**Input:**

#####

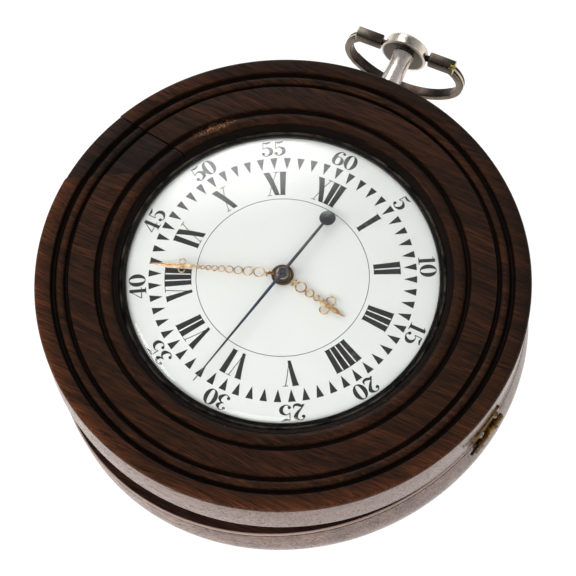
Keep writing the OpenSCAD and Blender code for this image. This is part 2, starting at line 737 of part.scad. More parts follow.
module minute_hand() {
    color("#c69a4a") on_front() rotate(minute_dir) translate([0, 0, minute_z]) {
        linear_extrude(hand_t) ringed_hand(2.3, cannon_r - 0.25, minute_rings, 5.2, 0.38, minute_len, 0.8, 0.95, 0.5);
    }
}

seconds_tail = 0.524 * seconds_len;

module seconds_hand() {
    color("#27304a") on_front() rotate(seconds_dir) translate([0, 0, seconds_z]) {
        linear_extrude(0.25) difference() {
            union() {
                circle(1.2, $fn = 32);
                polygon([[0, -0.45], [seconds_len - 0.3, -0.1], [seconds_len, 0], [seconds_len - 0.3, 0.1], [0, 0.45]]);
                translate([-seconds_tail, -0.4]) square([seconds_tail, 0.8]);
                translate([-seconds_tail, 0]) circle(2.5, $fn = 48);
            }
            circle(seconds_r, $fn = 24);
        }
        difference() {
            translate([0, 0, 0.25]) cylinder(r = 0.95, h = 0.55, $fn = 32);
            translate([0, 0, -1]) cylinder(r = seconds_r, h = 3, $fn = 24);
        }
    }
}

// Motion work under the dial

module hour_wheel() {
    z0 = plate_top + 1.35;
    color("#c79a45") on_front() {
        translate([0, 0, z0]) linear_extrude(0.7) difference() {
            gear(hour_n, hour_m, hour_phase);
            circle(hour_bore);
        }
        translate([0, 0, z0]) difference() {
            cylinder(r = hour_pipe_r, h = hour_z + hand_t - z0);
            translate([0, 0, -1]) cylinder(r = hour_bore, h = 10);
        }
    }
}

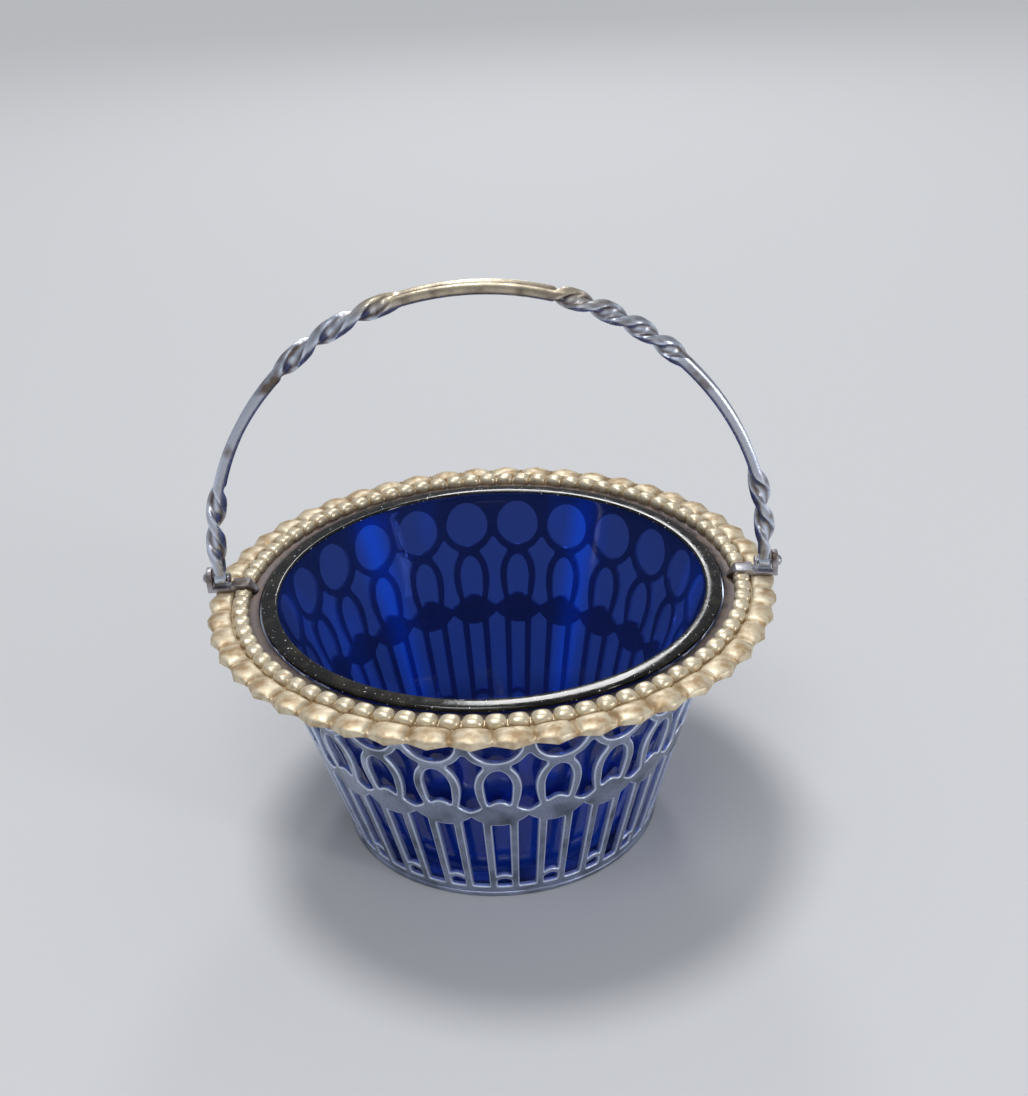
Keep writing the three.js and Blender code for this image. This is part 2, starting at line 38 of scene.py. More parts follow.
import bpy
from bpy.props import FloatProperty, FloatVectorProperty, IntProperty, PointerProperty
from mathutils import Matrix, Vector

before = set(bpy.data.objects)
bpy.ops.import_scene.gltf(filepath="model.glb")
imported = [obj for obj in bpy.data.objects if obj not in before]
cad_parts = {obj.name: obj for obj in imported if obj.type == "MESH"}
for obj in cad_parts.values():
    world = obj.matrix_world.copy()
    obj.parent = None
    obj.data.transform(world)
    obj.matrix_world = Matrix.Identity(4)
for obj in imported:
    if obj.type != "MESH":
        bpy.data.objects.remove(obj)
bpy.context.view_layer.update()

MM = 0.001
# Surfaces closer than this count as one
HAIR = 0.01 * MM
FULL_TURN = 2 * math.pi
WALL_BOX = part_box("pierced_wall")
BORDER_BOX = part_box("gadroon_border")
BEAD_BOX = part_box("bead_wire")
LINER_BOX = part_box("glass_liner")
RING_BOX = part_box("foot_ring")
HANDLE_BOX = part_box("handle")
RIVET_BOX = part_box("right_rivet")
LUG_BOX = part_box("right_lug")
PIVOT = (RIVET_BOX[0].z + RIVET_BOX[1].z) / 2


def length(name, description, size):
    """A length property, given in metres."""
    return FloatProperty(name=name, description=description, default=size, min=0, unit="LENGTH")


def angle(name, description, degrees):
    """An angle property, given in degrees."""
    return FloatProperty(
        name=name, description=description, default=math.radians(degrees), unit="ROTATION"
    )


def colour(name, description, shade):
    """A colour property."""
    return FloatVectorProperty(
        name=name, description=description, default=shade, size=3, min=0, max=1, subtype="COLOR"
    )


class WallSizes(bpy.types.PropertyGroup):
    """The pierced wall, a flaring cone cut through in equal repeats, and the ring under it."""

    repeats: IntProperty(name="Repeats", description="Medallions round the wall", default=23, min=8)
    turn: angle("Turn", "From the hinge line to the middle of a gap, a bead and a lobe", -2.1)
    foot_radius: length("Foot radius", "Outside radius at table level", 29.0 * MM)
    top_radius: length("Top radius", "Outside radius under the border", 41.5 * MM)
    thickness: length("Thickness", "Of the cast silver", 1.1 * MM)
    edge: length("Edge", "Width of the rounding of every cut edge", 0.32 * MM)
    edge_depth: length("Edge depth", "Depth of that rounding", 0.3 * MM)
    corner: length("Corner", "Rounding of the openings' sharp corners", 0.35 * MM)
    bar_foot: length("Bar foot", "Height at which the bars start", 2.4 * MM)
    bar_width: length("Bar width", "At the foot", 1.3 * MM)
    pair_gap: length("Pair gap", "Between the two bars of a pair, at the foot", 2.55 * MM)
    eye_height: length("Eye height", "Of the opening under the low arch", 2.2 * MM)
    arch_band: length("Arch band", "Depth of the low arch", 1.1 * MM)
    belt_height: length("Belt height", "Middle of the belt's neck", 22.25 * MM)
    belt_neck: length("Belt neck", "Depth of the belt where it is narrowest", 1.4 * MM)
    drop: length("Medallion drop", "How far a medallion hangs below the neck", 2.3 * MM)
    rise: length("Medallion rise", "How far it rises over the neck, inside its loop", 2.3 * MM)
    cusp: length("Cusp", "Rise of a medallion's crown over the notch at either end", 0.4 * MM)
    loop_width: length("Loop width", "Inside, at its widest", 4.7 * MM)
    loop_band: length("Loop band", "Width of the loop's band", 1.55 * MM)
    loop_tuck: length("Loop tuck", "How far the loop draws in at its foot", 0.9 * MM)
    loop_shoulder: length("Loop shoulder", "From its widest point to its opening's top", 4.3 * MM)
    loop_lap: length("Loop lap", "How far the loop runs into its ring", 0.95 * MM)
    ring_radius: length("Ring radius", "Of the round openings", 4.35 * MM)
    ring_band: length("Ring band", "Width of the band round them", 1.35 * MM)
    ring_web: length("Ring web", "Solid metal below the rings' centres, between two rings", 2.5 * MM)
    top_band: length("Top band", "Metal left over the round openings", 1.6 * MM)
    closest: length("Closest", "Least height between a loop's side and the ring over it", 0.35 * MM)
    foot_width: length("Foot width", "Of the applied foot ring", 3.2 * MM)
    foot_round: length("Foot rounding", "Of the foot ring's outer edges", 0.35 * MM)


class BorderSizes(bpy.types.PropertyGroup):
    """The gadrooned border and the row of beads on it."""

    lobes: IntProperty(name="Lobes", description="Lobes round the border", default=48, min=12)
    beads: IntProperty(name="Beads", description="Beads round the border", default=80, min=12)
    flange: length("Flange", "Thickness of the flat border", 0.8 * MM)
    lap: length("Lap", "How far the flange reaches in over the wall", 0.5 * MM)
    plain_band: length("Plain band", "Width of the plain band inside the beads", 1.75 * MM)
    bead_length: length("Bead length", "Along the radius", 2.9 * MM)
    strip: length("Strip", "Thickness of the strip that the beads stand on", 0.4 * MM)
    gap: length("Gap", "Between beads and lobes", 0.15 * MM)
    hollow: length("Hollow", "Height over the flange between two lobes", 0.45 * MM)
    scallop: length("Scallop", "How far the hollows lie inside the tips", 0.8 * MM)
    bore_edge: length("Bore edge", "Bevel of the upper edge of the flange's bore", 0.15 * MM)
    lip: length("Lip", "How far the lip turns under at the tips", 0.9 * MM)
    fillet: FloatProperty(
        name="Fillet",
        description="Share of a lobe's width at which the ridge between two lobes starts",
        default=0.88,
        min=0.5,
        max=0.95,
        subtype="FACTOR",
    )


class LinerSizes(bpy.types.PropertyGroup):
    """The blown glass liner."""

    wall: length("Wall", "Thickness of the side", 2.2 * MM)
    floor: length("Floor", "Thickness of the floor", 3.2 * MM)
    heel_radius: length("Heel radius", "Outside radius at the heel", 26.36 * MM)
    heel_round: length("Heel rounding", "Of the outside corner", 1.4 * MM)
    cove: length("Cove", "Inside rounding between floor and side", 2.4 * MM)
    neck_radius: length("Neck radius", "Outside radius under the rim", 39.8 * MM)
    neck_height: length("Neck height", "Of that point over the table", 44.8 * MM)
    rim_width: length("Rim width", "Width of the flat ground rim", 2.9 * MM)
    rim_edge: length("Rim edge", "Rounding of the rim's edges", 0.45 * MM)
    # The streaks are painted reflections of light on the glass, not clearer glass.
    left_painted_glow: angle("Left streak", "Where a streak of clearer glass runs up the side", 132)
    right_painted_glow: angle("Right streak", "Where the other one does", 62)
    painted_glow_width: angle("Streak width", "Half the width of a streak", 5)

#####

**Brief:**
Write out exactly, please, the lines beginning at the start of the material and ending with the line that holds "seconds_tail = 0.524 * seconds_len;", both included.

**Written response:**
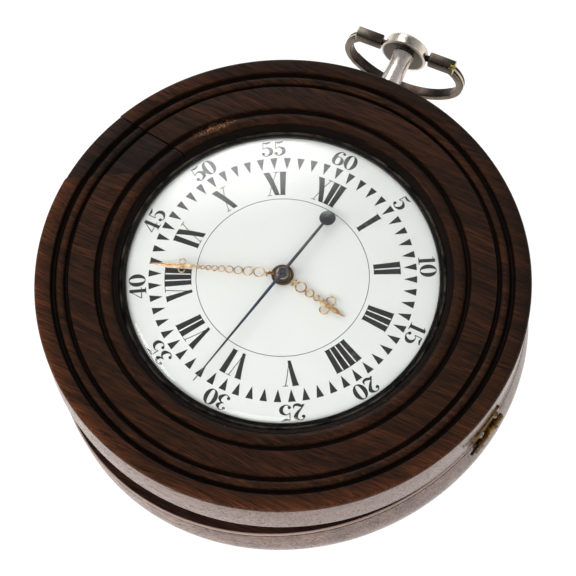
Keep writing the OpenSCAD and Blender code for this image. This is part 2, starting at line 737 of part.scad. More parts follow.
module minute_hand() {
    color("#c69a4a") on_front() rotate(minute_dir) translate([0, 0, minute_z]) {
        linear_extrude(hand_t) ringed_hand(2.3, cannon_r - 0.25, minute_rings, 5.2, 0.38, minute_len, 0.8, 0.95, 0.5);
    }
}

seconds_tail = 0.524 * seconds_len;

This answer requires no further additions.